Le pouvoir des chansons

Jacques Vincent  • 4 janvier 2008 abonné·es

Il y a deux ans, Neil Young sortait un album au titre et aux paroles explicites comme disent les censeurs. Living with War (« Vivre avec la guerre »), avec des titres comme « Let’s Impeach The President » ou « Flags for Freedom », qui évoque une famille dont le fils part se battre en Irak, était un disque important en tant que commentaire à chaud sur l’Amérique de Bush. Au même moment, Bruce Sprinsgsteen était allé se ressourcer chez Pete Seeger, dont il chantait les chansons sur scène avec un grand orchestre. Tous les deux sortent aujourd’hui un nouvel album enregistré en compagnie de ceux avec lesquels ils ont fait l’histoire. Crazy Horse pour NeilYoung. L’E-street Band pour Springsteen. Comme les vieux amis qui se réunissent dans les moments difficiles pour retrouver la chaleur du groupe. Au-delà, ils retrouvent aussi la puissance et l’énergie qui font tant défaut au rock depuis longtemps. À tel point qu’on conseillera aux plus en manque de se précipiter sur deux morceaux : « Radio Nowhere » chez Springsteen, qu’on dirait revenu à l’époque de « Born To Run », et « Dirty Old Man », chez Neil Young, et de les écouter en boucle avant de passer au reste.

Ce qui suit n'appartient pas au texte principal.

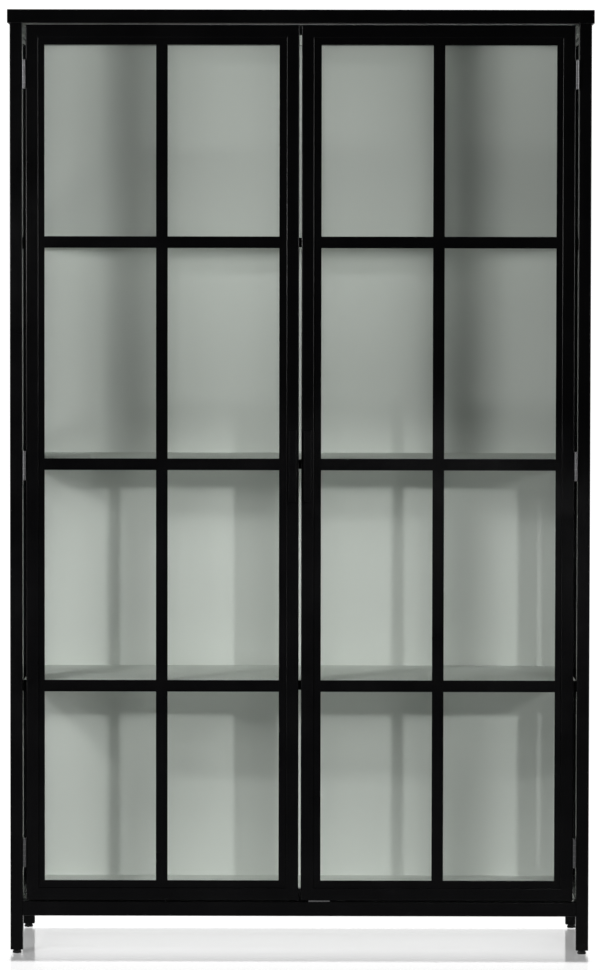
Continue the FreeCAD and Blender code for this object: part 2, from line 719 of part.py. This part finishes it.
def build_hardware():
    leaves = [drilled(frame_leaf(z), frame_hinge_screws()) for z in HINGE_HEIGHTS]
    export("frame_hinge_leaves", group(leaves + [mirrored(leaf) for leaf in leaves]))
    pins = [hinge_pin(z) for z in HINGE_HEIGHTS]
    export("hinge_pins", group(pins + [mirrored(pin) for pin in pins]))
    screws = solids(frame_hinge_screws())
    export("frame_hinge_screws", group(screws + [mirrored(screw) for screw in screws]))
    export("back_screws", group(solids(back_panel_screws() + shelf_screws())))
    export("wall_brackets", wall_brackets())


def build_doors():
    hinge_stile = drilled(door_member("left"), door_hinge_screws() + bead_screws())
    meeting_stile = drilled(door_member("right"), handle_screws() + bead_screws())
    export_pair("door_hinge_stile", hinge_stile)
    export_pair("door_meeting_stile", meeting_stile)
    export_pair("door_top_rail", drilled(door_member("top"), bead_screws()))
    export_pair("door_bottom_rail", drilled(door_member("bottom"), bead_screws()))
    export_pair("door_upright_bar", door_upright_bar())
    export_pair("door_cross_bars", group(door_cross_bars()))
    export_pair("door_glass", door_glass())
    export_pair("door_beads", group([drilled(bead, bead_screws()) for bead in door_beads()]))
    export_pair("door_hinge_leaves", group([drilled(door_leaf(z), door_hinge_screws()) for z in HINGE_HEIGHTS]))
    export_pair("door_handle", drilled(handle_blank(), handle_screws()))
    export_pair("door_screws", group(solids(door_hinge_screws() + bead_screws() + handle_screws())))


def build_feet():
    for y, end in ((FRONT + TUBE / 2, "front"), (BACK - TUBE / 2, "rear")):
        for x, side in ((-SIDE + TUBE / 2, "left"), (SIDE - TUBE / 2, "right")):
            export(end + "_" + side + "_foot", levelling_foot(x, y))


os.makedirs("parts", exist_ok=True)
build_frame()
build_sides()
build_inside()
build_hardware()
build_doors()
build_feet()
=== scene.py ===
import json
import math

import bpy
from mathutils import Matrix, Vector

# A tall glazed display cabinet: a black metal frame with two doors, seen from the front.
# Metres, +Z up, the doors face -Y.

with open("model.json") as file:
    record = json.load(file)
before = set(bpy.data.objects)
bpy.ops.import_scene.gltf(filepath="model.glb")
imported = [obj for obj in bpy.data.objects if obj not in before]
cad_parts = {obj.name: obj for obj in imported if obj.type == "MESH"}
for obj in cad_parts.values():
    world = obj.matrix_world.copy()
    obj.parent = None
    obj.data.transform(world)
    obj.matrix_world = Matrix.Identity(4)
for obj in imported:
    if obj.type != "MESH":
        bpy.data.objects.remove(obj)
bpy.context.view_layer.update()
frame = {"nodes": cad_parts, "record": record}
record_nodes = frame["nodes"]
slot_of = {part["node"]: part["material_slot"] for part in frame["record"]["subparts"]}

# ---- camera: a long lens (in mm) nearly 10 m away, above the middle and looking slightly down ----
CAMERA_PLACE = (0.0341, -9.868, 1.4007)
CAMERA_LENS = 173.65
CAMERA_YAW = math.radians(0.2025)
CAMERA_PITCH = math.radians(2.5195)
CAMERA_ROLL = math.radians(0.0929)
CAMERA_REACH = 60.0

# ---- surroundings -------------------------------------------------------------------------------
AMBIENT_GLOW = 0.03
BACKDROP_GLOW = 1.1
FLOOR_HALF = 3.2
FLOOR_FADE_START = 1.9
FLOOR_FADE_END = 2.9
# The soft-edged painted shade on the floor under the cabinet.
SHADE_HALF_WIDTH = 0.61
SHADE_FRONT = -0.306
SHADE_BACK = 0.20

# ---- glass: how much it mirrors straight on, and how much more at a full slant ---------------------
MIRROR_STRAIGHT = 0.035
MIRROR_SLANT = 0.55
MIRROR_POWER = 5.0


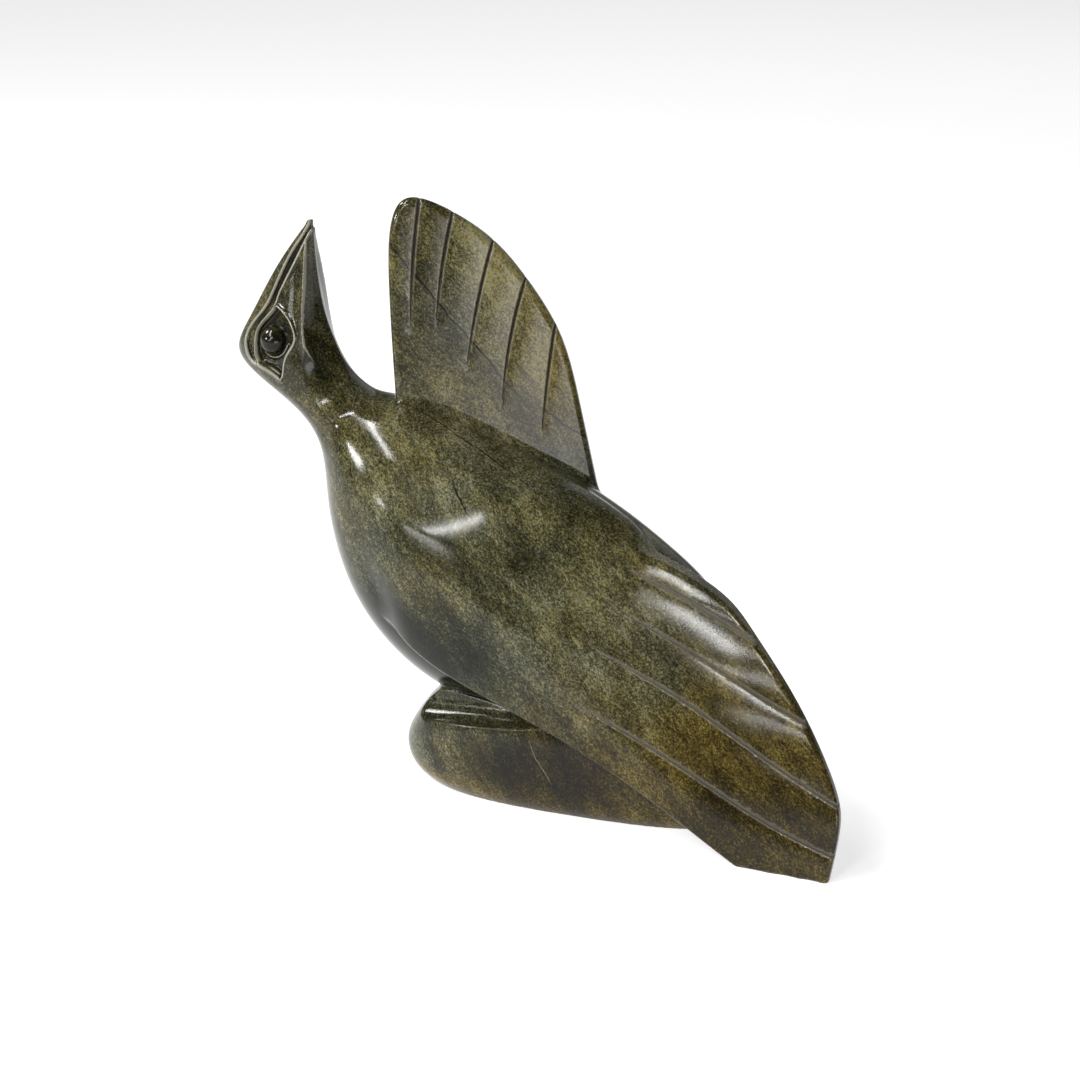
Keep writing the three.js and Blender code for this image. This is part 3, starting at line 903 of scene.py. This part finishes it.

Soit « Chrome Dreams II » pour Neil Young, dont le titre s’explique par un premier volume enregistré depuis longtemps mais jamais édité, et qui s’ordonne autour de deux immenses titres. Immenses par leur intensité et leur durée, entre quinze et vingt minutes chacun. « Ordinary People » parle des laissés-pour-compte du rêve américain devenu immonde et cynique, ce qui ne l’empêche pas de très bien s’exporter. C’est comme « Cortez The Killer » sur une face entière, sauf que les assassins sont bien actuels. C’est le Neil Young invincible des orages électriques. Et peu importe que le morceau ait été écrit il y a vingt ans, il reste malheureusement d’actualité. « No Hidden Path » évoque, lui, le temps qui passe, et sa longueur même est une manière de traiter le sujet.

L’album de Bruce Springsteen s’intitule Magic. La magie en question n’a rien d’un art du merveilleux et est à prendre au second degré. Il s’agit de cette pratique de bonimenteur utilisée par certains politiciens pour embobiner le peuple. Mais il y a aussi une vraie magie, assez miraculeuse, dans ce disque. Celle qui se conjugue en mur de son scintillant, dômes de guitares acoustiques, orgue, harmonica, saxophone et rythmique chromée de grosse cylindrée.
On empruntera une ligne du « Terry’s Song » de Springsteen, émouvante épitaphe pour un ami disparu, pour résumer le sentiment que procurent ces deux disques : « L’amour est un pouvoir plus grand que la mort, exactement comme les chansons et les histoires racontées. » On peut y lire aussi que les chansons, et celles-ci en particulier, par l’humanité qu’elles expriment, sont plus fortes que tout ce que ce monde invente chaque jour pour essayer de nous déshumaniser et donc nous tuer.

Chrome Dreams II, Neil Young, Warner. Magic, Bruce Springsteen, Sony.